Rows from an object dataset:
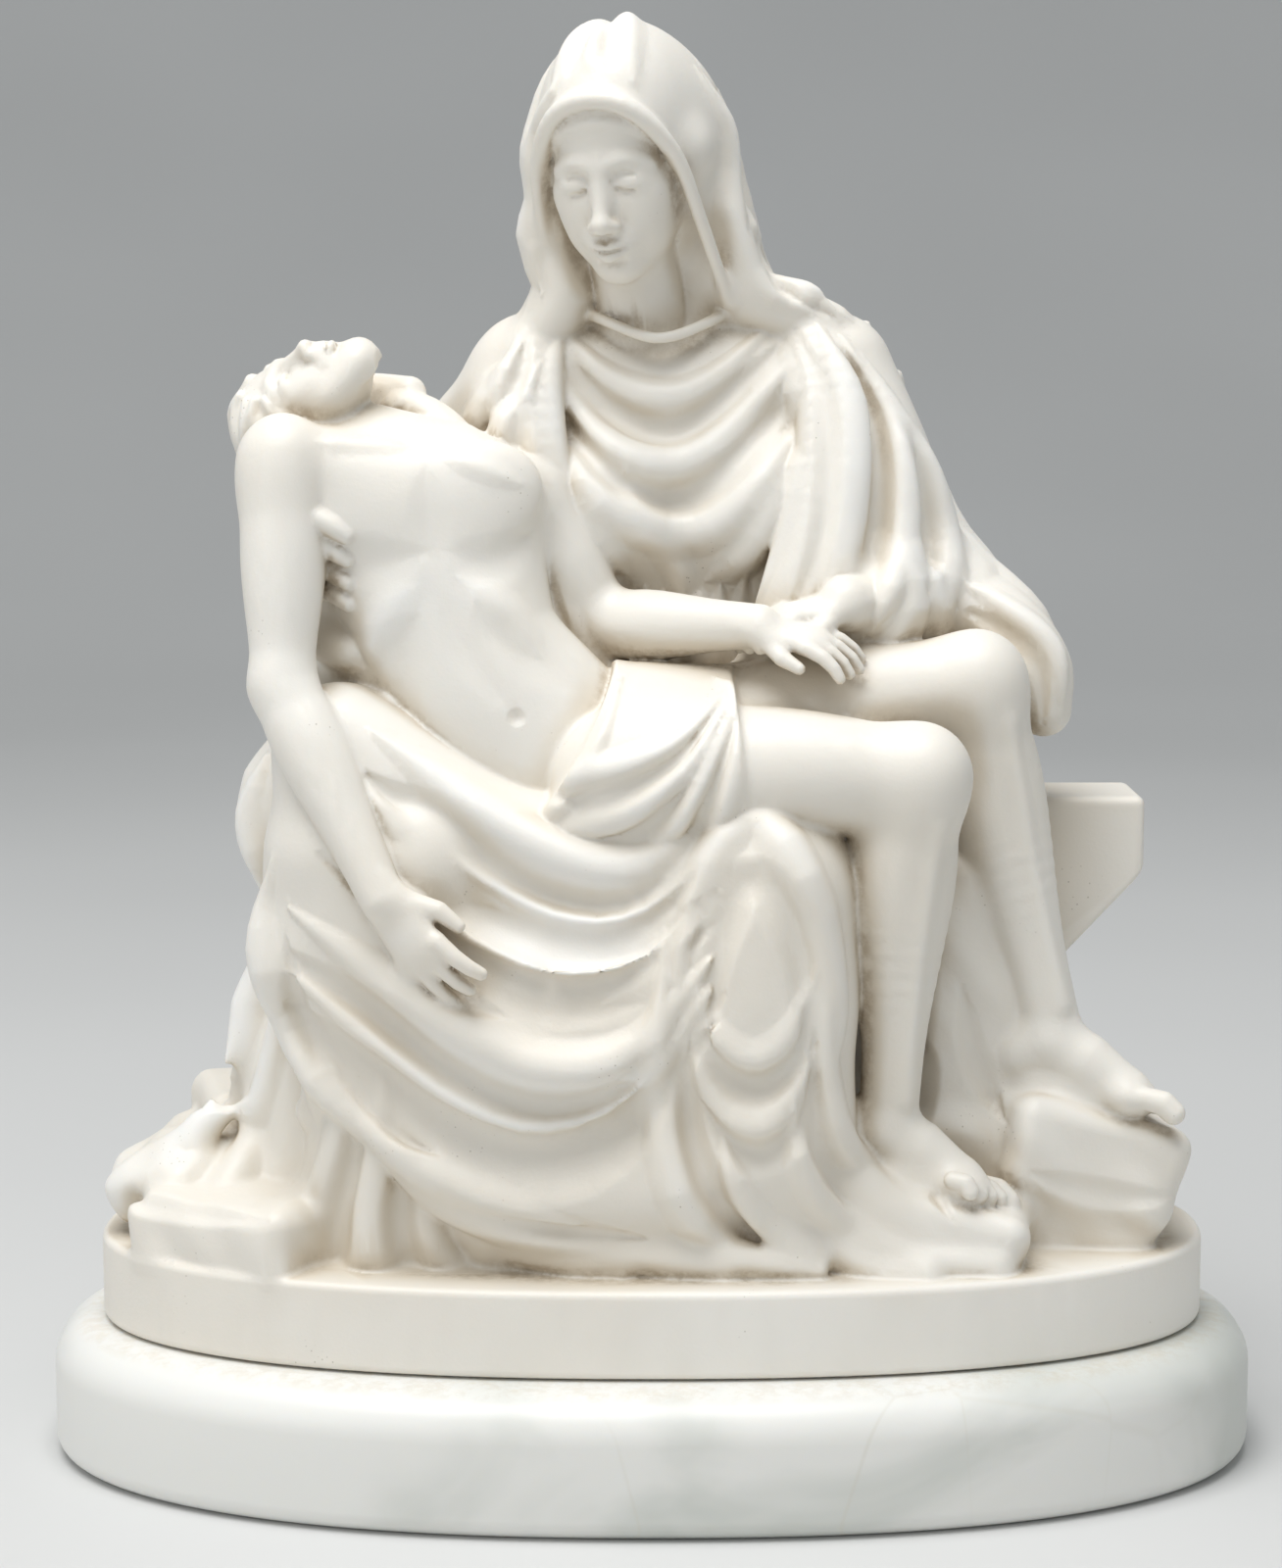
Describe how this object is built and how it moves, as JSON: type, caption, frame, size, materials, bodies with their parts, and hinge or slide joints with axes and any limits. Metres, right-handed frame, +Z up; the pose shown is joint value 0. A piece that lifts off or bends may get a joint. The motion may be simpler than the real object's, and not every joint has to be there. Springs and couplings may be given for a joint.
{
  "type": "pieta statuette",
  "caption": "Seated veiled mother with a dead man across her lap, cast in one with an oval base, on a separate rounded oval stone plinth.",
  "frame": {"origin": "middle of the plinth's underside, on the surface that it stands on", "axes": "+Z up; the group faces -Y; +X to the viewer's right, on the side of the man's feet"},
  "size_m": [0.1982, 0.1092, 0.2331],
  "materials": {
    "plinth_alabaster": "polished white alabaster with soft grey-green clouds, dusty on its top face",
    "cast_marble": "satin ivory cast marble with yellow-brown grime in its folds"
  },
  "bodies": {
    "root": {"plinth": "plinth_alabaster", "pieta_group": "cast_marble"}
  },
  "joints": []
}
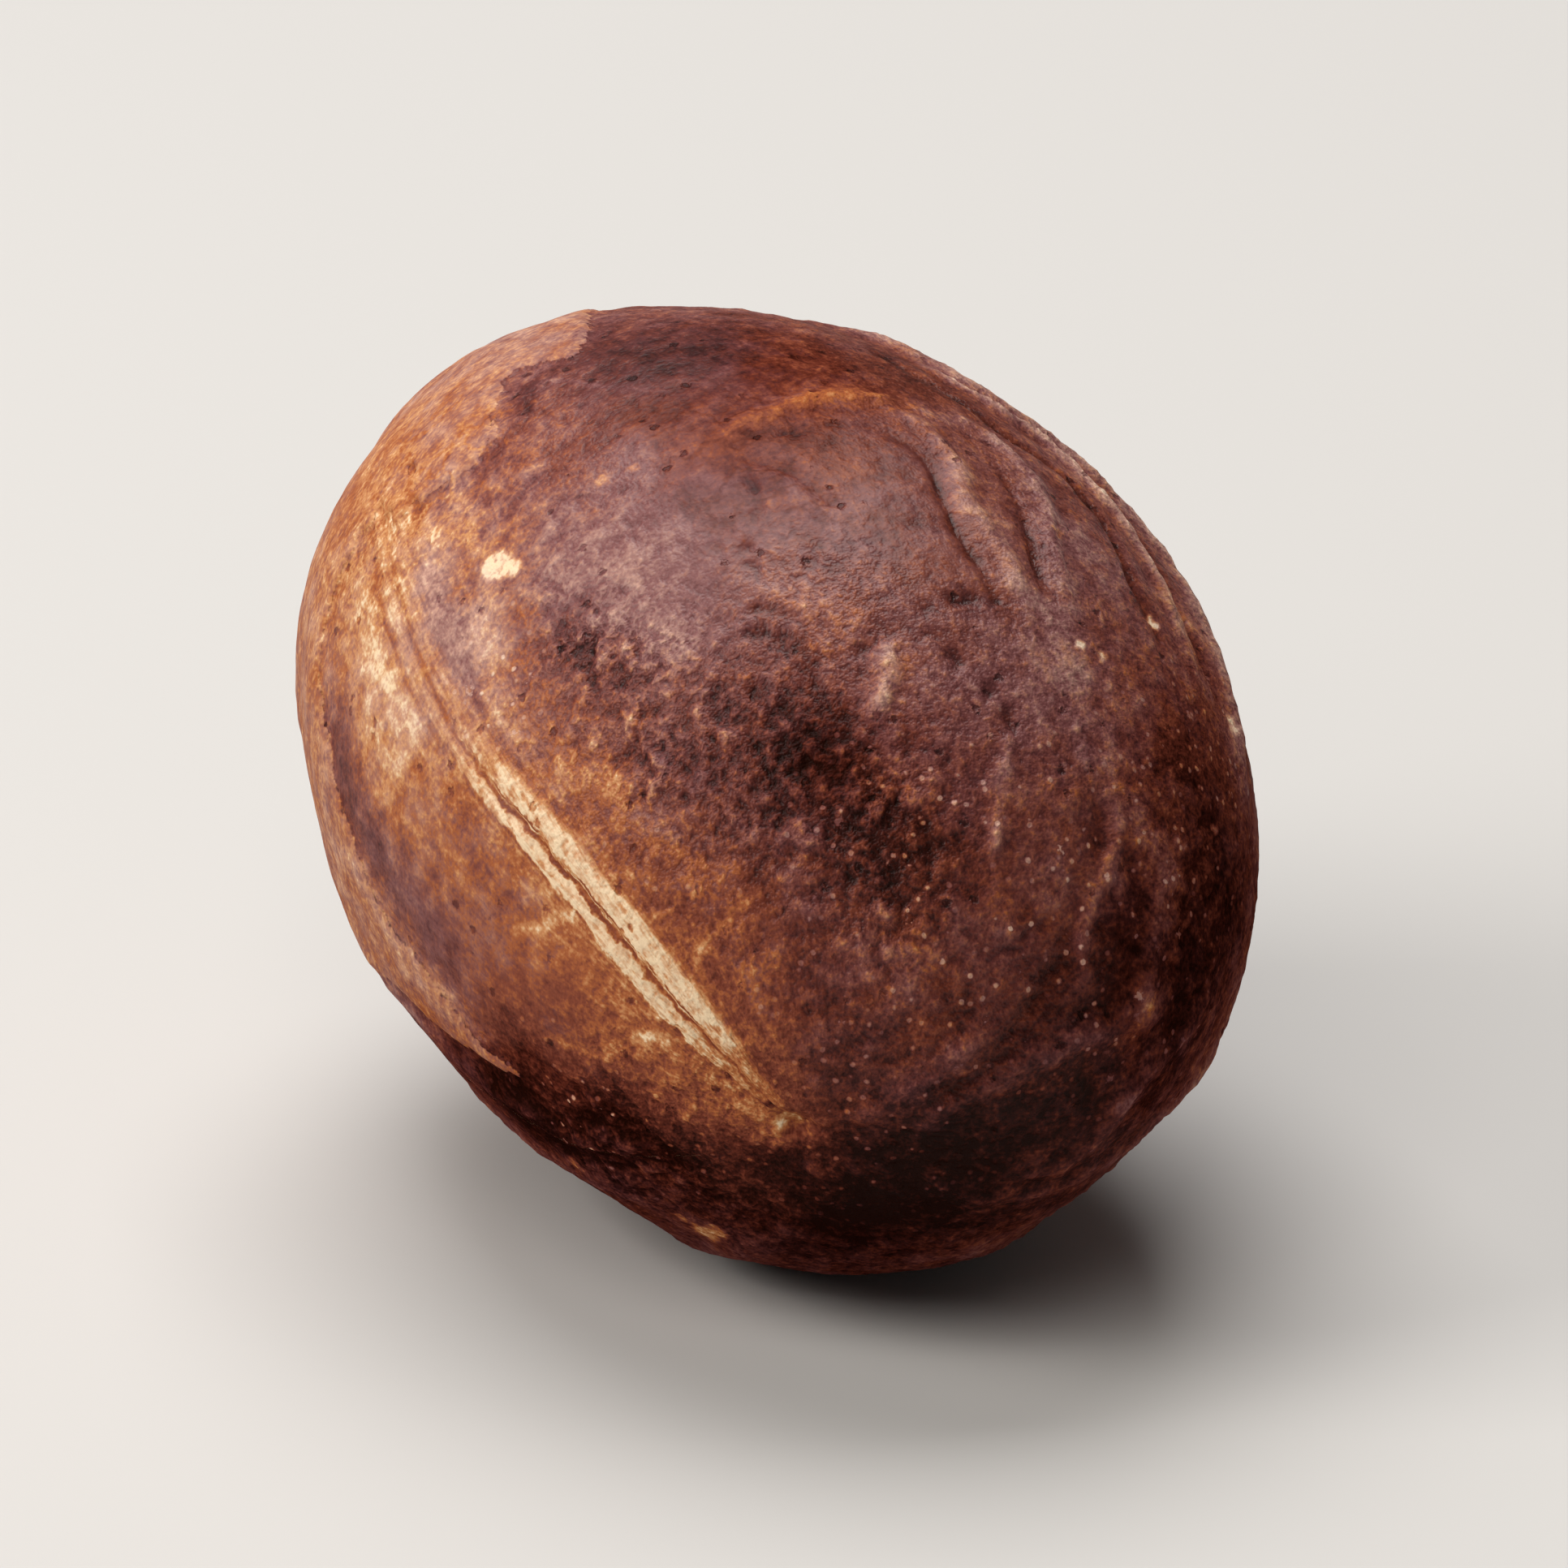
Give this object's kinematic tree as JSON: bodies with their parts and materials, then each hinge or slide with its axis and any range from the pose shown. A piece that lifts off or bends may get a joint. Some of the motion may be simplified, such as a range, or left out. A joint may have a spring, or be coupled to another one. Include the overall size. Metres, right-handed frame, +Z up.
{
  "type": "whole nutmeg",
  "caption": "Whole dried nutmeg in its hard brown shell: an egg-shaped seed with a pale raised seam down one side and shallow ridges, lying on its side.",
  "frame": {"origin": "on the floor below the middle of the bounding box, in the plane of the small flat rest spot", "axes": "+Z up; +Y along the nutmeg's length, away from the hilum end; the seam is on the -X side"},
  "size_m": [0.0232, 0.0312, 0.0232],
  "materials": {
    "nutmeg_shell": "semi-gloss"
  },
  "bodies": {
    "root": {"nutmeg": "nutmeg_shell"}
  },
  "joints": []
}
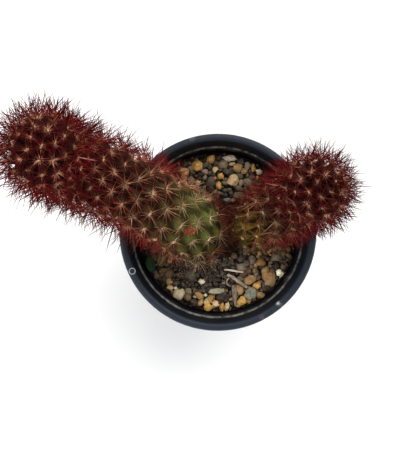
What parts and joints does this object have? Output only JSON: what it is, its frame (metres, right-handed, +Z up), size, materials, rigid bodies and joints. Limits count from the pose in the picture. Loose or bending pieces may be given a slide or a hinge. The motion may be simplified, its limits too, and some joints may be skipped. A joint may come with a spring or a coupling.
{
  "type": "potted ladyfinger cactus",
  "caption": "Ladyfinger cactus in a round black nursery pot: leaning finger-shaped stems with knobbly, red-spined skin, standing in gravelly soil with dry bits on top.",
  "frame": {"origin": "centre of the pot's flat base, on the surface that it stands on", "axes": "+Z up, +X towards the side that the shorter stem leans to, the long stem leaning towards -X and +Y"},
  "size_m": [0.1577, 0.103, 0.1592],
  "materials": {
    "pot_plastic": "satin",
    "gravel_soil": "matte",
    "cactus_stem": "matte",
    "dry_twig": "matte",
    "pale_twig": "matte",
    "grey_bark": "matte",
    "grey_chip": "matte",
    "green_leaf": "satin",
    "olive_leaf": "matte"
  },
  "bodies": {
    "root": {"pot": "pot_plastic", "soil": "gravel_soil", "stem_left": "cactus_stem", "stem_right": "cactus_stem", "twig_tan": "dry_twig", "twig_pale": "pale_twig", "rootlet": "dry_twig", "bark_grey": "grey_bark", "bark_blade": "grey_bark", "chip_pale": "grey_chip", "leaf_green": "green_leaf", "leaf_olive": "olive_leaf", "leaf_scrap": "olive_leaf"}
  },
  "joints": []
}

**EXERCISE DIRECTIONS**
Pull out each record as written and restate it exactly.

**FINISHED TASK**
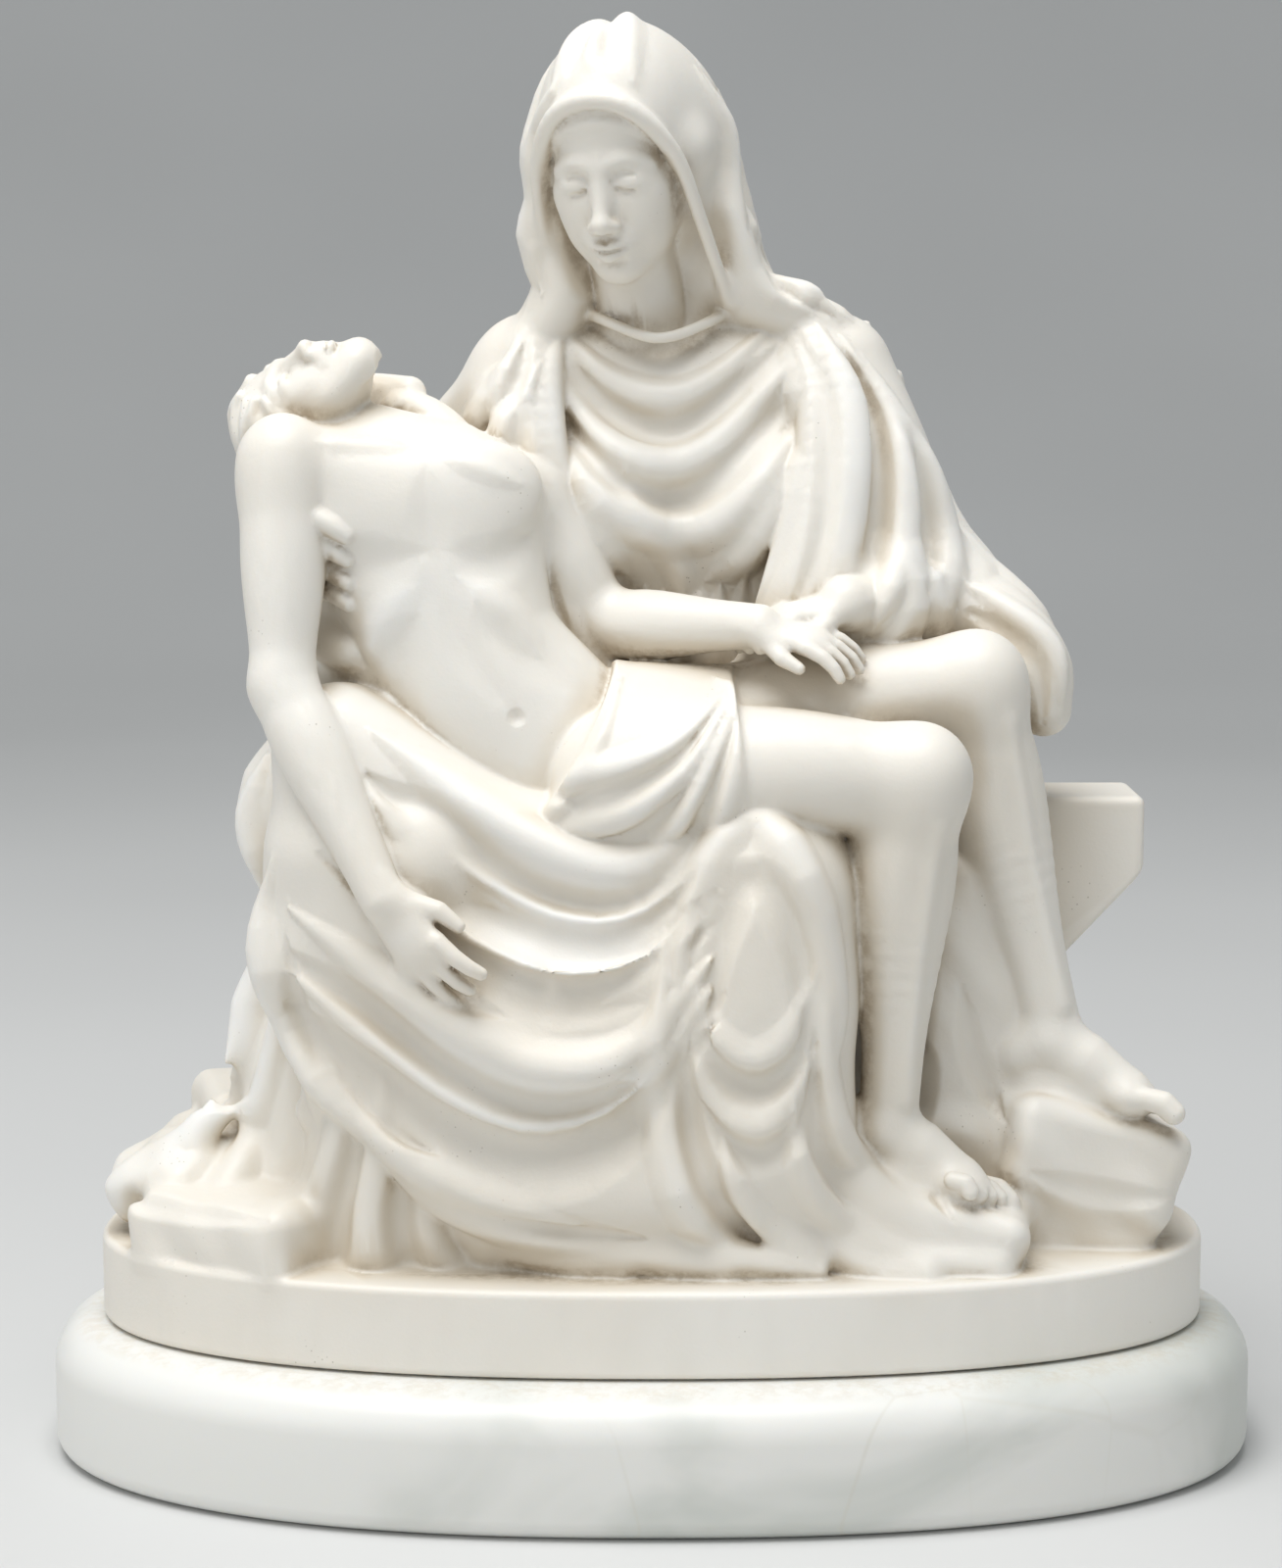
Describe how this object is built and how it moves, as JSON: type, caption, frame, size, materials, bodies with their parts, and hinge or slide joints with axes and any limits. Metres, right-handed frame, +Z up; the pose shown is joint value 0. A piece that lifts off or bends may get a joint. The motion may be simpler than the real object's, and not every joint has to be there. Springs and couplings may be given for a joint.
{
  "type": "pieta statuette",
  "caption": "Seated veiled mother with a dead man across her lap, cast in one with an oval base, on a separate rounded oval stone plinth.",
  "frame": {"origin": "middle of the plinth's underside, on the surface that it stands on", "axes": "+Z up; the group faces -Y; +X to the viewer's right, on the side of the man's feet"},
  "size_m": [0.1982, 0.1092, 0.2331],
  "materials": {
    "plinth_alabaster": "polished white alabaster with soft grey-green clouds, dusty on its top face",
    "cast_marble": "satin ivory cast marble with yellow-brown grime in its folds"
  },
  "bodies": {
    "root": {"plinth": "plinth_alabaster", "pieta_group": "cast_marble"}
  },
  "joints": []
}
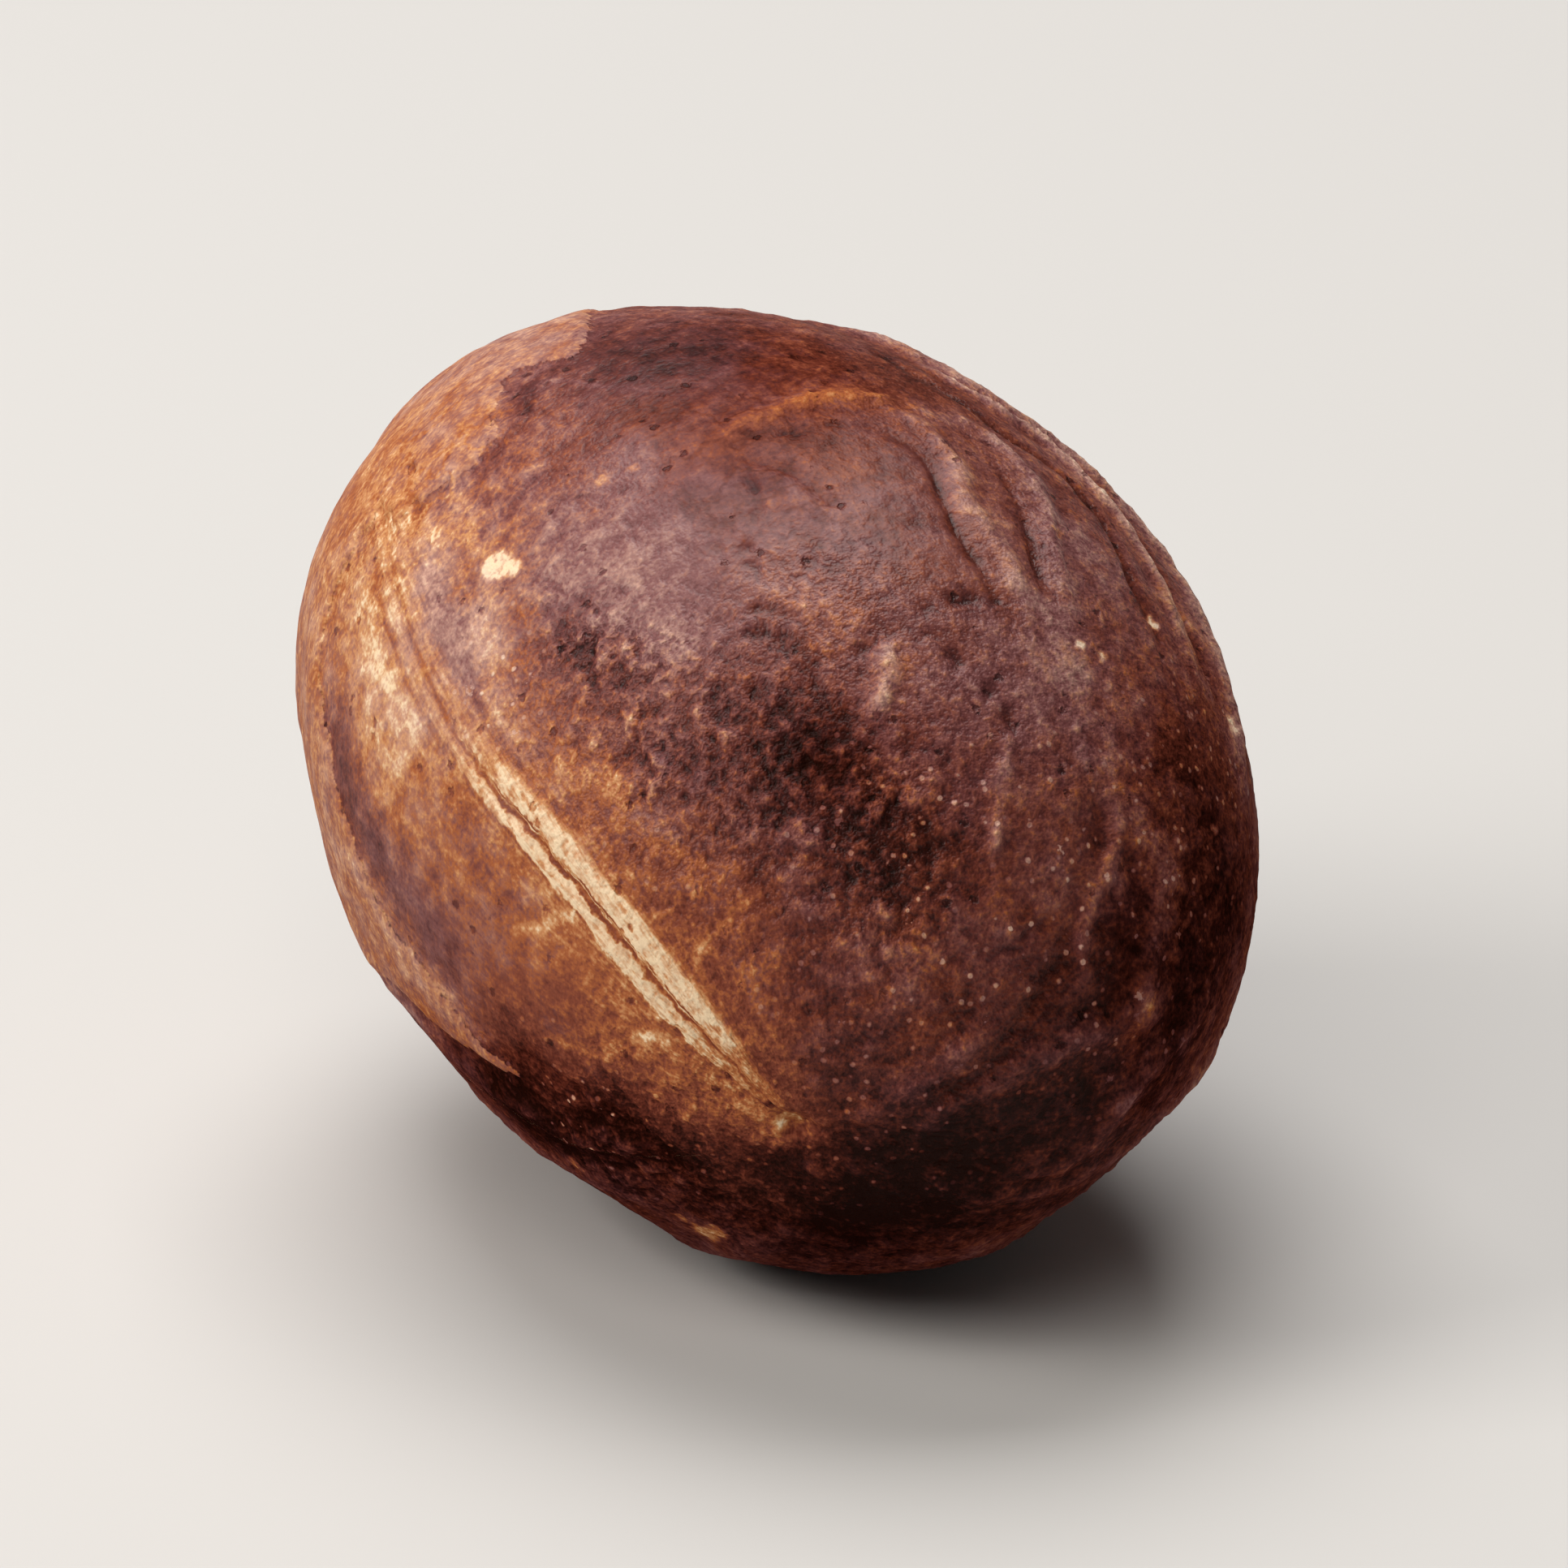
Give this object's kinematic tree as JSON: bodies with their parts and materials, then each hinge or slide with its axis and any range from the pose shown. A piece that lifts off or bends may get a joint. Some of the motion may be simplified, such as a range, or left out. A joint may have a spring, or be coupled to another one. Include the overall size. Metres, right-handed frame, +Z up.
{
  "type": "whole nutmeg",
  "caption": "Whole dried nutmeg in its hard brown shell: an egg-shaped seed with a pale raised seam down one side and shallow ridges, lying on its side.",
  "frame": {"origin": "on the floor below the middle of the bounding box, in the plane of the small flat rest spot", "axes": "+Z up; +Y along the nutmeg's length, away from the hilum end; the seam is on the -X side"},
  "size_m": [0.0232, 0.0312, 0.0232],
  "materials": {
    "nutmeg_shell": "semi-gloss"
  },
  "bodies": {
    "root": {"nutmeg": "nutmeg_shell"}
  },
  "joints": []
}
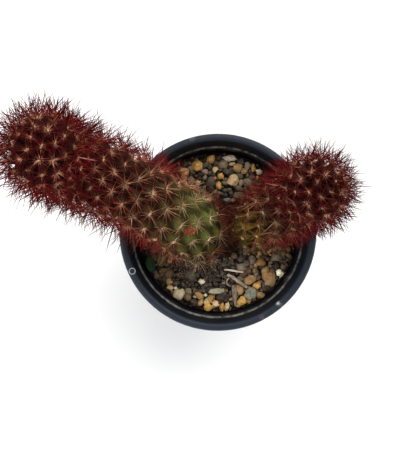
What parts and joints does this object have? Output only JSON: what it is, its frame (metres, right-handed, +Z up), size, materials, rigid bodies and joints. Limits count from the pose in the picture. Loose or bending pieces may be given a slide or a hinge. The motion may be simplified, its limits too, and some joints may be skipped. A joint may come with a spring or a coupling.
{
  "type": "potted ladyfinger cactus",
  "caption": "Ladyfinger cactus in a round black nursery pot: leaning finger-shaped stems with knobbly, red-spined skin, standing in gravelly soil with dry bits on top.",
  "frame": {"origin": "centre of the pot's flat base, on the surface that it stands on", "axes": "+Z up, +X towards the side that the shorter stem leans to, the long stem leaning towards -X and +Y"},
  "size_m": [0.1577, 0.103, 0.1592],
  "materials": {
    "pot_plastic": "satin",
    "gravel_soil": "matte",
    "cactus_stem": "matte",
    "dry_twig": "matte",
    "pale_twig": "matte",
    "grey_bark": "matte",
    "grey_chip": "matte",
    "green_leaf": "satin",
    "olive_leaf": "matte"
  },
  "bodies": {
    "root": {"pot": "pot_plastic", "soil": "gravel_soil", "stem_left": "cactus_stem", "stem_right": "cactus_stem", "twig_tan": "dry_twig", "twig_pale": "pale_twig", "rootlet": "dry_twig", "bark_grey": "grey_bark", "bark_blade": "grey_bark", "chip_pale": "grey_chip", "leaf_green": "green_leaf", "leaf_olive": "olive_leaf", "leaf_scrap": "olive_leaf"}
  },
  "joints": []
}